● **THE PROBLEM**
Output exactly, and only, the lines from the line containing "What FreeCAD Python" through the line containing "import Sketcher", both included.
+++ INFORMATION GIVEN +++
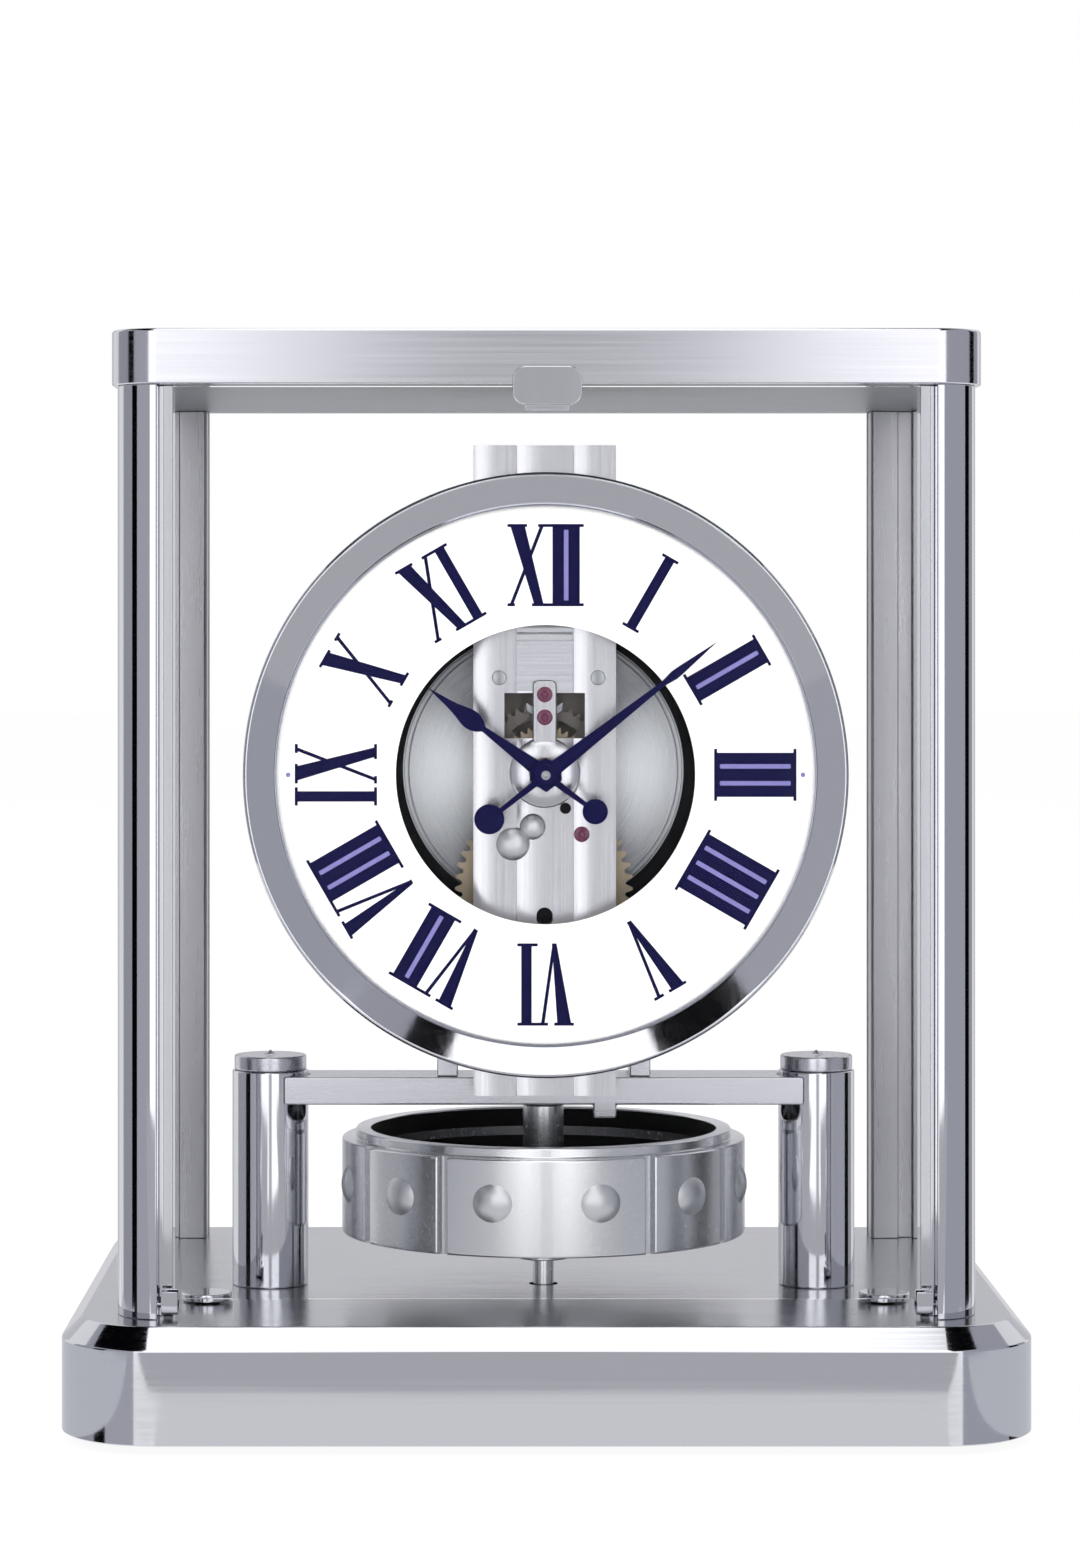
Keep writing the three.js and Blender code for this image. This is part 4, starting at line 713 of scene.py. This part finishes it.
cock = {"radius": 7.6, "stem": 2.6, "reach": 20.0, "bore": 2.9, "edge": 0.45, "crown": 0.9}
cockLow, cockHigh = nodeBox("escapement_cock")
share = np.linspace(0, 1, 10)
crownRadius = cock["bore"] + (cock["radius"] - cock["bore"]) * share
crownFace = cockLow[1] - cock["crown"] * (1 - share ** 2) + 0.3
disc = np.array([(cock["bore"], cockHigh[1]), *zip(crownRadius, crownFace), (cock["radius"], cockHigh[1]),
                 (cock["bore"], cockHigh[1])])
half, reach = cock["stem"], cock["reach"]
stem = np.array([(half, 4.0), (half, reach - 0.8), (half - 0.8, reach), (0.8 - half, reach),
                 (-half, reach - 0.8), (-half, 4.0)]) + (0, dialZ)
makePiece("keyhole_cock", [dialTurned(disc, 72), prism(stem, cockLow[1], cockHigh[1], "Y")], "satinUpright",
          "escapement_cock", bevel=cock["edge"], bevelSteps=3, sharp=40)

smallParts = {
    # places (x, z) from the dial's middle, then the radius where it isn't shared, then the sunk face
    "jewels": [(0.0, 16.9), (0.0, 12.0), (8.0, -13.3)], "jewelRadius": 1.7,
    "plateScrews": [(-9.8, 20.5), (11.5, 20.5)], "screwRadius": 1.6,
    "domes": [(-6.9, -15.4, 3.6), (-2.6, -11.7, 2.8)],
    "sunkScrews": [(4.5, -7.7, 1.2, 0.25), (0.0, -30.9, 1.75, 0.95)],
}
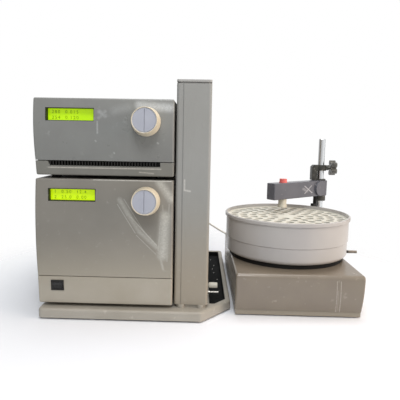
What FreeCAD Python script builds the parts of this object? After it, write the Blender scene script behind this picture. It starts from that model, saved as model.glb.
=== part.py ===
import FreeCAD, Part
import math
import os
import Sketcher

# Driving sizes of the chromatography system, in millimetres and degrees.
# Places are measured from the left side of the modules (X), from the most
# forward line of their fronts (Y, positive to the back) and from the bench (Z).
SIZES = {
    # Platform that carries the two modules and the tower
    "platform_left": 1.6,
    "platform_front": -2.0,
    "platform_back": 466.5,
    "platform_top": 21.0,
    "platform_corner_x": 60.0,
    "platform_corner_y": 71.0,
    "platform_round": 9.0,
    "platform_edge": 5.0,
    "platform_deck": 5.0,
    "platform_rib": 5.0,
    "platform_cells_x": 3.0,
    "platform_cells_y": 4.0,
    "recess_gap": 4.0,
    "recess_width": 33.5,
    "recess_rim": 10.5,
    "recess_front": 45.5,
    "recess_back": 449.0,
    "recess_corner_x": 23.0,
    "recess_corner_y": 27.0,
    "recess_depth": 13.0,
    "liner_wall": 1.6,
    "liner_gap": 0.3,
    # Feet on the bench
    "foot_height": 3.0,
    "foot_radius": 11.0,
    "foot_inset": 30.0,
    "foot_bevel": 0.8,
    # Column of the tower
    "tower_gap": 3.4,
    "tower_width": 65.6,
    "tower_front": 20.0,
    "tower_depth": 120.0,
    "tower_base_height": 7.0,
    "tower_base_inset": 4.0,
    "tower_height": 431.0,
    "tower_wall": 3.0,
    "tower_groove_x": 12.0,
    "tower_groove_width": 1.6,
    "tower_groove_depth": 1.5,
    "tower_round_left": 5.0,
    "tower_round_right": 5.5,
    "tower_cap_height": 4.0,
    "tower_cap_shadow": 3.0,
    "tower_cap_plug": 8.0,
    "tower_cap_inset": 3.5,
    "tower_cap_fit": 0.1,
    "tower_foot_radius": 7.0,
    "tower_foot_overhang": 2.5,
    # Fittings low down on the side of the tower
    "filter_y": 80.0,
    "filter_z": 47.5,
    "filter_radius": 5.9,
    "filter_length": 21.0,
    "filter_neck_radius": 3.2,
    "filter_neck_length": 3.0,
    "filter_bevel": 1.0,
    "union_y": 80.0,
    "union_z": 32.5,
    "union_radius": 2.3,
    "union_length": 23.5,
    "union_nut_radius": 3.6,
    "union_nut_length": 5.5,
    # Both modules of the stack
    "module_width": 260.0,
    "housing_back": 366.0,
    "housing_wall": 1.5,
    "housing_round": 3.0,
    "housing_vent_width": 3.0,
    "housing_vent_height": 34.0,
    "housing_vent_pitch": 9.0,
    "housing_vents": 9.0,
    "housing_vent_y": 235.0,
    "housing_vent_z": 40.0,
    "panel_depth": 22.0,
    "panel_wall": 4.0,
    "panel_seat": 11.5,
    "panel_seam": 1.4,
    "panel_round": 3.0,
    "module_gap": 6.4,
    "module_foot_radius": 9.0,
    "module_foot_inset_x": 28.0,
    "module_foot_front": 45.0,
    "module_foot_back": 330.0,
    # Pump, the lower module
    "pump_feet_height": 6.7,
    "pump_height": 243.8,
    "pump_crown": 650.0,
    "pump_recess_top": 6.8,
    "pump_recess_seam": 7.2,
    "pump_recess_low": 11.5,
    "pump_seam_height": 54.9,
    "pump_display_left": 25.0,
    "pump_display_drop": 41.9,
    "pump_display_width": 89.5,
    "pump_dial_x": 209.3,
    "pump_dial_drop": 38.7,
    "pump_dial_proud": 0.822,
    "pump_dial_tilt": 4.0,
    # Monitor, the upper module
    "monitor_height": 143.0,
    "monitor_crown": 269.0,
    "monitor_recess_top": 5.2,
    "monitor_recess_seam": 7.7,
    "monitor_recess_low": 12.2,
    "monitor_seam_height": 26.8,
    "monitor_display_left": 23.0,
    "monitor_display_drop": 41.9,
    "monitor_display_width": 90.0,
    "monitor_dial_x": 209.2,
    "monitor_dial_drop": 41.4,
    "monitor_dial_proud": 0.186,
    "monitor_dial_tilt": 4.0,
    "vent_left": 23.6,
    "vent_right": 235.0,
    "vent_height": 8.3,
    "vent_slant": 4.0,
    "vent_depth": 12.0,
    "vent_back": 1.5,
    "vent_set_back": 1.0,
    "vent_over": 1.0,
    "fin_pitch": 5.5,
    "fin_width": 1.8,
    # Displays
    "display_height": 24.0,
    "display_frame": 1.1,
    "display_front": 3.2,
    "display_depth": 5.0,
    "display_flange": 3.0,
    # Dials with a turning ring round two half-round buttons
    "dial_reach": 27.0,
    "dial_base_gap": 0.7,
    "dial_base_radius": 27.0,
    "dial_front_radius": 23.6,
    "dial_lip": 0.8,
    "dial_bore_radius": 22.3,
    "dial_running_gap": 0.05,
    "dial_core_front": 19.8,
    "dial_flange_radius": 25.5,
    "dial_flange": 2.0,
    "dial_seat_gap": 0.02,
    "button_gap": 0.35,
    "button_well_wall": 1.0,
    "button_well_drop": 1.0,
    "button_thickness": 4.4,
    "button_travel": 1.2,
    "button_rise": 1.9,
    "button_slit": 0.7,
    "button_stem_radius": 2.5,
    "button_stem_x": 9.5,
    "button_stem_length": 9.0,
    "dial_hole_margin": 1.2,
    # Power switch
    "switch_left": 25.8,
    "switch_low": 26.7,
    "switch_width": 24.7,
    "switch_height": 20.8,
    "switch_lip": 1.2,
    "switch_lip_thickness": 1.2,
    "switch_fit": 0.4,
    "switch_frame": 1.4,
    "switch_depth": 12.0,
    "rocker_gap": 0.25,
    "rocker_rise": 2.6,
    "rocker_dip": 1.1,
    "rocker_tilt": 8.0,
    # Rear panels
    "rear_wall": 1.5,
    "inlet_width": 27.5,
    "inlet_height": 20.0,
    "inlet_x": 34.0,
    "inlet_z": 20.0,
    "inlet_flange": 3.0,
    "inlet_flange_thickness": 2.0,
    "inlet_depth": 16.0,
    "inlet_wall": 2.0,
    "inlet_blade": 1.0,
    "inlet_pin_step": 7.0,
    "inlet_pin_length": 11.0,
    "grille_x": 150.0,
    "grille_z": 30.0,
    "grille_slot": 3.0,
    "grille_length": 60.0,
    "grille_pitch": 8.0,
    "grille_slots": 7.0,
    # Pump heads on the left wall, and what drives them
    "head_half": 22.0,
    "head_round": 8.0,
    "head_length": 30.0,
    "head_cap_radius": 15.0,
    "head_cap_length": 8.0,
    "head_y": 165.0,
    "head_pitch_y": 60.0,
    "head_low_z": 75.0,
    "head_pitch_z": 100.0,
    "valve_radius": 6.5,
    "valve_length": 9.0,
    "valve_x": 14.0,
    "drive_length": 110.0,
    "drive_margin": 6.0,
    "motor_radius": 26.0,
    "motor_length": 55.0,
    "board_thickness": 1.6,
    "board_gap": 10.0,
    "board_front": 60.0,
    "board_back": 340.0,
    "board_margin": 20.0,
    "lamp_length": 120.0,
    "lamp_width": 80.0,
    "lamp_height": 60.0,
    "lamp_left": 40.0,
    "lamp_front": 120.0,
    # Base of the fraction collector
    "collector_gap": 7.0,
    "collector_width": 252.5,
    "collector_front": 28.0,
    "collector_depth": 387.0,
    "collector_top": 89.5,
    "collector_seam": 12.0,
    "collector_edge": 8.0,
    "collector_recess_low": 13.0,
    "collector_side_round": 4.0,
    "collector_wall": 3.0,
    "collector_floor": 2.3,
    "chassis_inset": 1.6,
    "chassis_wall": 2.5,
    # Bowl, its spindle and the tube carrier
    "bowl_off_middle": 0.35,
    "bowl_inset_y": 220.6,
    "bowl_rise": 8.4,
    "bowl_band_height": 33.9,
    "bowl_ledge_height": 76.1,
    "bowl_lip_height": 79.1,
    "bowl_height": 87.9,
    "bowl_band_radius": 135.2,
    "bowl_wall_radius": 136.8,
    "bowl_rim_radius": 139.8,
    "bowl_foot_radius": 127.0,
    "bowl_wall": 3.2,
    "bowl_floor": 3.0,
    "spindle_radius": 6.0,
    "spindle_low": 44.0,
    "spindle_flange_radius": 22.0,
    "spindle_nose": 7.0,
    "bearing_radius": 10.0,
    "bearing_flange_radius": 14.0,
    "bearing_flange": 2.0,
    "bearing_length": 28.0,
    "bearing_gap": 0.5,
    "running_gap": 0.05,
    "holder_gap": 0.4,
    "holder_thickness": 3.0,
    "holder_lip_width": 3.0,
    "holder_lip_height": 1.4,
    "tube_hole_radius": 9.0,
    "ring_outer_radius": 120.0,
    "ring_pitch": 22.0,
    "ring_outer_tubes": 31.0,
    "ring_fewer_tubes": 6.0,
    "tube_rings": 5.0,
    "support_thickness": 3.0,
    "column_radius": 10.0,
    "column_flange_radius": 20.0,
    "column_flange": 4.0,
    # Gutter under the bowl, with its outlet
    "gutter_outer": 127.5,
    "gutter_inner": 112.0,
    "gutter_wall": 3.0,
    "gutter_floor": 2.0,
    "gutter_gap": 1.2,
    "spout_y": 10.6,
    "spout_height": 2.1,
    "spout_root": 140.0,
    "spout_root_radius": 3.75,
    "spout_radius": 3.25,
    "spout_bore": 1.75,
    "spout_reach": 170.0,
    # Friction drive of the bowl
    "sleeve_radius": 12.5,
    "sleeve_rise": 11.5,
    "sleeve_height": 29.0,
    "sleeve_bearing": 60.0,
    "sleeve_gap": 0.3,
    "drive_shaft_radius": 3.0,
    "drive_hole_radius": 5.0,
    "drive_shaft_sunk": 20.0,
    "drive_shaft_over": 2.0,
    "drive_motor_side": 42.0,
    "drive_motor_height": 38.0,
    # Post and the arm that it carries
    "post_inset_x": 13.1,
    "post_inset_y": 80.0,
    "post_radius": 8.0,
    "post_height": 267.5,
    "post_bevel": 1.5,
    "post_sunk": 12.0,
    "carrier_collar_radius": 14.5,
    "carrier_rise": 11.2,
    "carrier_sleeve_radius": 12.0,
    "collar_height": 13.5,
    "arm_height": 39.5,
    "arm_play": 0.4,
    "clamp_shoulder": 3.0,
    "clamp_height": 39.5,
    "clamp_ring_height": 14.5,
    "clamp_ring_radius": 13.0,
    "clamp_block_left": 25.0,
    "clamp_block_right": 9.0,
    "clamp_block_half": 10.0,
    "clamp_block_bevel": 5.0,
    "clamp_tooth_start": 5.0,
    "clamp_tooth_pitch": 5.0,
    "clamp_tooth_width": 2.5,
    "clamp_tooth_depth": 2.2,
    "barrel_radius": 6.6,
    "screw_drop": 7.0,
    "barrel_reach": 19.0,
    "screw_radius": 3.5,
    "screw_tip_gap": 0.3,
    "knob_start": 23.0,
    "knob_thickness": 14.0,
    "knob_radius": 20.0,
    "knob_lobe_radius": 6.5,
    "knob_hub_radius": 10.0,
    "knob_lobes": 5.0,
    "arm_bearing": 218.1,
    "arm_length": 187.0,
    "arm_half_width": 12.5,
    "arm_hub_radius": 17.0,
    "arm_edge": 2.0,
    "arm_boss_radius": 19.0,
    "arm_boss_height": 5.1,
    "arm_boss_distance": 18.0,
    "nozzle_distance": 144.2,
    "nozzle_reach": 20.5,
    "nozzle_radius": 11.0,
    "nozzle_neck_radius": 9.8,
    "nozzle_band": 6.5,
    "nozzle_stem_radius": 6.0,
    "nozzle_bore": 1.0,
    "nut_radius": 8.8,
    "nut_height": 9.0,
    "nut_flange": 2.0,
    "nut_flange_radius": 9.6,
    "sensor_distance": 15.1,
    "sensor_depth": 5.0,
    "sensor_side": 9.0,
    "sensor_reach": 29.5,
    "sensor_foot_length": 9.0,
    "sensor_foot_height": 9.0,
    # Communication cable between the backs of the pump and the collector
    "cable_radius": 2.5,
    "plug_width": 13.0,
    "plug_height": 11.0,
    "plug_length": 20.0,
}

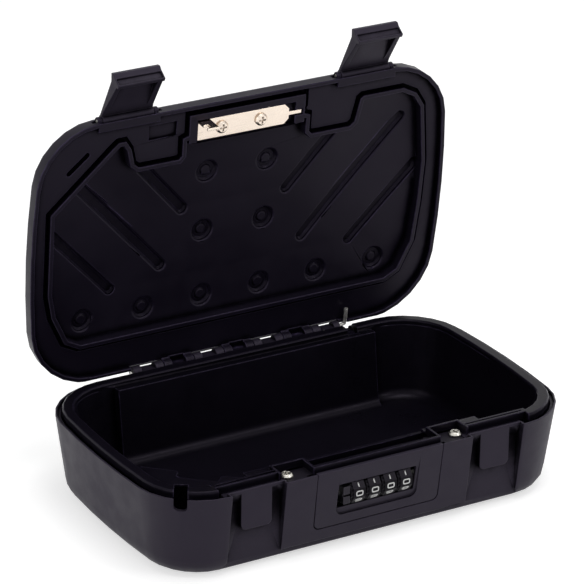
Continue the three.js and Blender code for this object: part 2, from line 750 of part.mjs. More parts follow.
function lockPanel() {
  const skin = tub(0, 0, baseRound, baseHeight)
    .subtract(tub(shellWall, shellFloor, baseRound - shellWall, farAway / 2));
  let body = skin.intersect(prism(panelShape(-fitGap, farAway / 2), 'y', -farAway, 0));
  const behind = tub(shellWall + panelFit, shellFloor, baseRound - shellWall, baseHeight)
    .subtract(tub(shellWall + panelFit + panelFlange, shellFloor, baseRound - shellWall, farAway / 2));
  const caseRoom = box(-caseHalf - fitGap, caseHalf + fitGap, -farAway, 0, caseBottom + caseWall * 2,
    farAway);
  const flange = behind.intersect(prism(panelShape(panelFlangeLap, farAway / 2), 'y', -farAway, 0))
    .intersect(box(-farAway, farAway, -farAway, 0, panelBottom - panelFlangeLap,
      baseHeight - panelFlangeDrop));
  const link = tub(shellWall / 2, 0, baseRound, baseHeight - panelFlangeDrop)
    .subtract(tub(shellWall + panelFlange, 0, baseRound, farAway / 2))
    .intersect(prism(panelShape(-fitGap, farAway / 2), 'y', -farAway, 0));
  body = body.add(flange.add(link).subtract(caseRoom));
  const wedge = [[frontY(scoopTop, 0), scoopTop], [frontY(scoopBottom, scoopDeep), scoopBottom],
    [-farAway, scoopBottom], [-farAway, scoopTop]];
  const scoop = prism(cupShape(scoopLeft, scoopRight, scoopBottom, scoopTop, scoopCorner), 'y', -farAway, 0)
    .intersect(prism(wedge, 'x', -panelTopHalf, panelTopHalf));
  const wheelRoom = rod('x', wheelRadius + fitGap, wheelY, wheelZ, windowLeft, windowRight);
  const springRoom = rod('x', springRadius + rimEdge, wheelY, wheelZ, cheekLeft - fitGap,
    windowLeft + fitGap);
  return body.subtract(scoop).subtract(panelWindow()).subtract(wheelRoom).subtract(springRoom);
}

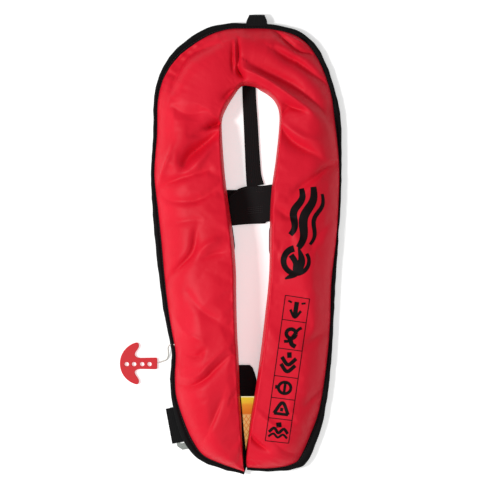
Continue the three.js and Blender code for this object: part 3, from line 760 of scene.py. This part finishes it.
# --- Hanging loop and harness webbing ---------------------------------------------------------
# Black polyester webbing with a ribbed face: the loop at the neck, the back strap that runs down
# through the neck opening to the yoke, and the waist belt folded away behind the lobes.
WEBBING = 1.8
BELT_WIDTH = 43
BELT_MIDDLE = 2.3


def webbing_material(name, base, rib):
    """Webbing whose ribs run across it, drawn on a UV map in metres: U along it, V around it."""
    made, shader = material(name, base, 0.8, Specular_IOR_Level=0.25)
    uv = add(made, "ShaderNodeTexCoord").outputs["UV"]
    waves = [add(made, "ShaderNodeTexWave", {"Vector": uv, "Scale": WAVE_REPEAT / (size * MM)},
                 bands_direction=axis).outputs["Fac"]
             for axis, size in (("X", rib), ("Y", rib * 1.9))]
    ribs = add(made, "ShaderNodeMath", {0: waves[0], 1: waves[1]}, operation="MULTIPLY")
    bump = add(made, "ShaderNodeBump",
               {"Height": ribs.outputs[0], "Strength": 0.9, "Distance": rib * MM / 2.5})
    link(made, bump.outputs[0], shader.inputs["Normal"])
    tone = ramp(made, ribs.outputs[0], [(0.0, "#060607"), (1.0, base)])
    link(made, tone.outputs[0], shader.inputs["Base Color"])
    return made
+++
● **THE OUTPUT**
What FreeCAD Python script builds the parts of this object? After it, write the Blender scene script behind this picture. It starts from that model, saved as model.glb.
=== part.py ===
import FreeCAD, Part
import math
import os
import Sketcher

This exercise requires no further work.